Mbeki Visits Merck, Calls Vaccine Work ‘Encouraging’
South African President Thabo Mbeki yesterday visited a Merck & Co. research and manufacturing facility outside of Philadelphia, where he met with Merck Chair Raymond Gilmartin, who informed him of the company's progress on an HIV vaccine, the Associated Press reports. Mbeki called the research an "extraordinary movement forward" in the fight against HIV/AIDS. "Everybody is grappling with this issue, what do we do about AIDS," he said. "What Merck is saying to us .. is that (scientists) are working on a vaccine which would have an impact on the immune system, that the immune system is then able to fight the virus. I think that is really a major breakthrough," he added. Gilmartin said because of the "uncertainty of the drug-discovery process," more research is needed before scientists can predict when a vaccine would possibly be ready (Bergstrom, Associated Press, 6/27).

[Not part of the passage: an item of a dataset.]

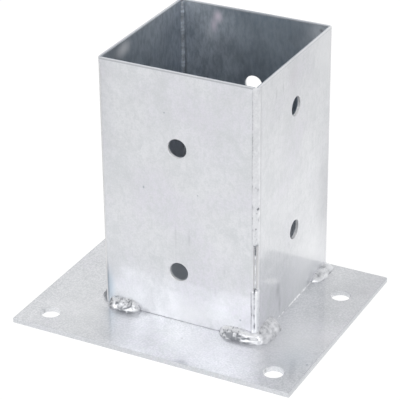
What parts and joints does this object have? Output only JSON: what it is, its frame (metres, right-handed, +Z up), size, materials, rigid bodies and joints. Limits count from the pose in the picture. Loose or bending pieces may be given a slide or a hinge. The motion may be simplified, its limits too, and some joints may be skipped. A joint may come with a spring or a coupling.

National Press Club Appearance
After his hour-long visit to Merck, Mbeki returned to Washington, D.C., where he had met on Tuesday with President Bush to discuss plans for Southern Africa's economic future, to address a National Press Club luncheon about the African economic recovery plan and how South Africa plans to deal with the AIDS epidemic. Mbeki's visit to the United States coincided with the U.N. General Assembly's special session on HIV/AIDS, but he did not attend the conference in New York. He explained that the U.N. assembly was a "ministerial" conference and that the South African delegation attending the meetings deals with HIV/AIDS on a
day-to-day basis. "What the ministers said at the U.N. AIDS conference is no different from what I would have said," he added. He also noted that he had not yet arrived in the United States when the South African delegation spoke at the conference. Addressing a question about his previous statements doubting whether HIV causes AIDS, Mbeki said his views on the causal link between HIV and AIDS had been distorted by "misreporting." He told the gathering that immune deficiency can be caused by a "variety of things," including malnutrition and contaminated water, "not just a virus." He said he has lobbied for the government to take a "comprehensive approach" to AIDS to "address [the] condition of human beings," which cannot be addressed "merely with drugs and medicine." When asked if he now believed HIV causes AIDS he said that he did not think his "personal belief" was "relevant to scientific fact" and added that acknowledging HIV as the only cause of immune deficiency is a "difficult position to sustain."
Drug Access
The South African government has declined to provide antiretroviral therapy for HIV/AIDS patients, even after settling the lawsuit brought by the world's major pharmaceutical companies against the country's Medicines and Related Substances Act, which allows the government to import or manufacture generic medications. Mbeki said that the government is "very concerned" about drug access, particularly for the bulk of the population that is "very poor," but when asked whether the government will pursue the use of cheaper generic drugs he said that infrastructure and oversight of the therapy was needed first. He added that when the drug companies agreed to drop the lawsuit, they also pledged to aid the country's medical system in overseeing drug distribution and monitoring (Heather Schomann, Kaiser Daily HIV/AIDS Report, 6/28). South African AIDS activists announced earlier this week that they plan to file suit against the government for not providing pregnant HIV-positive women with drugs that can reduce the odds of vertical transmission (Warner, Philadelphia Inquirer, 6/28).